Mon hypothèse de lecture — « pothique » et non « himérique » — est que Socrate, tout au sublime de la réconciliation d’Éros et de l’Agathon (!), nous est montré attaqué, interrompu, parasité, moqué par deux fois par les effets du désir d’éternité : dans les reproches indirects de Phèdre, le jeune garçon séduit une dizaine d’années plus tôt au bord de l’Illissos, et dans les propos impudiques d’Alcibiade, dévoilant à tous sa frustration. Mais l’alcool ayant eu heureusement raison de ces fâcheux, Socrate peut jusqu’au matin passer la nuit avec les poètes, pour leur faire l’article à propos du nouveau genre littéraire philosophique, le dialogue, qui mêle le tragique et le comique.

Quant à la « fécondité », valeur civique, poétique, péricléenne, anaxagorienne, elle est le Telos, l’achèvement du discours féminin de Diotima. Et l’on sait que si Socrate féconde à soixante-cinq ans la jeune et belle Xanthippe par deux fois, laissant à sa mort deux petits garçons dont l’éducation est le grand souci du Kriton, — les valeurs poétiques et civiques, elles, seront fort mal illustrées par son incapacité à écrire et surtout à composer de la musique (même en prison, ordre d’Apollon), sans parler de son complet échec politique, aussi bien devant l’Assemblée dans l’affaire des Arginuses, que face aux Trente.

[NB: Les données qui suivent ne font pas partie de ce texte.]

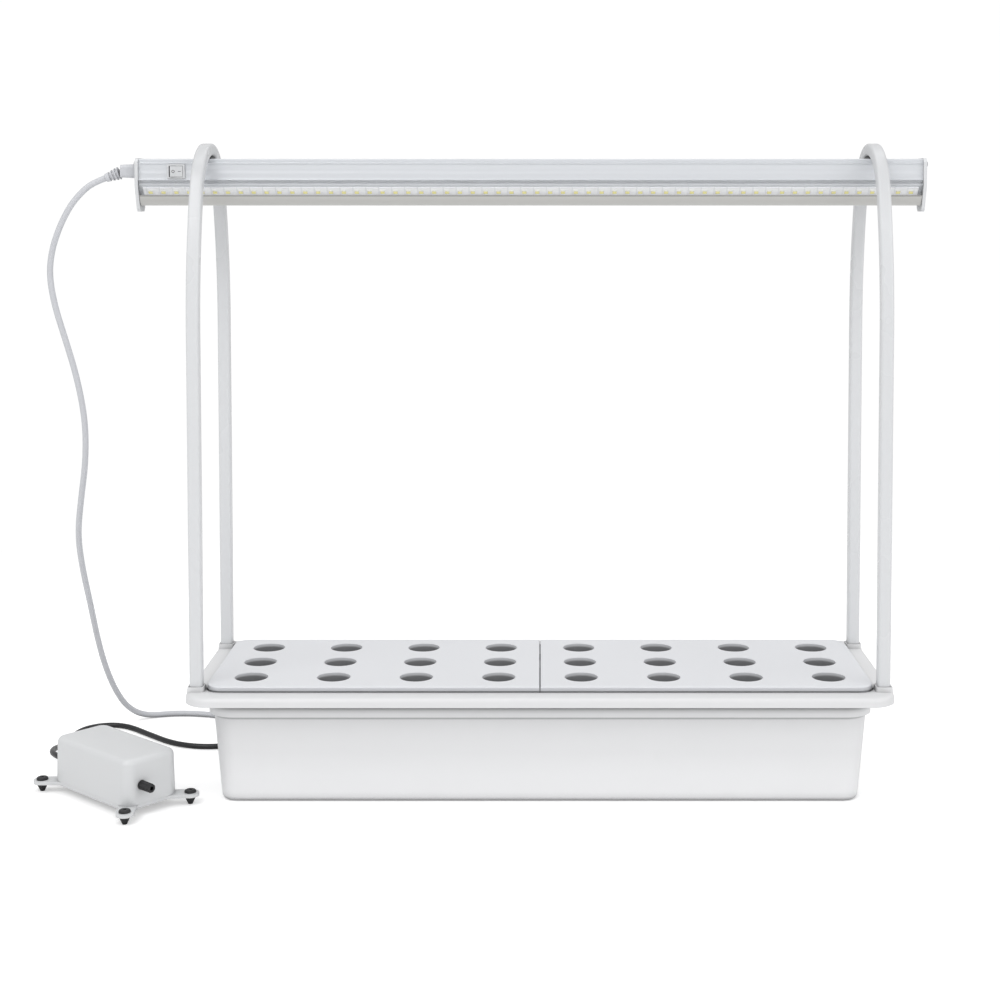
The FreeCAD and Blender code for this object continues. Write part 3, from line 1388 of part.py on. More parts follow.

Si on savait lire Platon comme on lit La recherche du temps perdu, comme le grand roman d’une époque singulière et de ses illusions —plutôt que de manière paranoïaque, comme la cause de tous nos malheurs —, on pourrait peut-être apprendre à discerner dans le discours de Socrate tout autre chose que ce qu’il dit. Sans vouloir tirer le platonisme vers la Gnose, qu’il nourrira amplement dans ses avatars ultérieurs, on pourrait apprendre à discerner, jusque dans le discours de Diotima, la petite musique funèbre des illusions perdues : les hommes amoureux ne pardonneront jamais à l’objet de leur amour, et tout disparaîtra : cités, poèmes, enfants — car le seul véritable amour de l’éternité, c’est celui de l’instant, tel que recréé par l’art.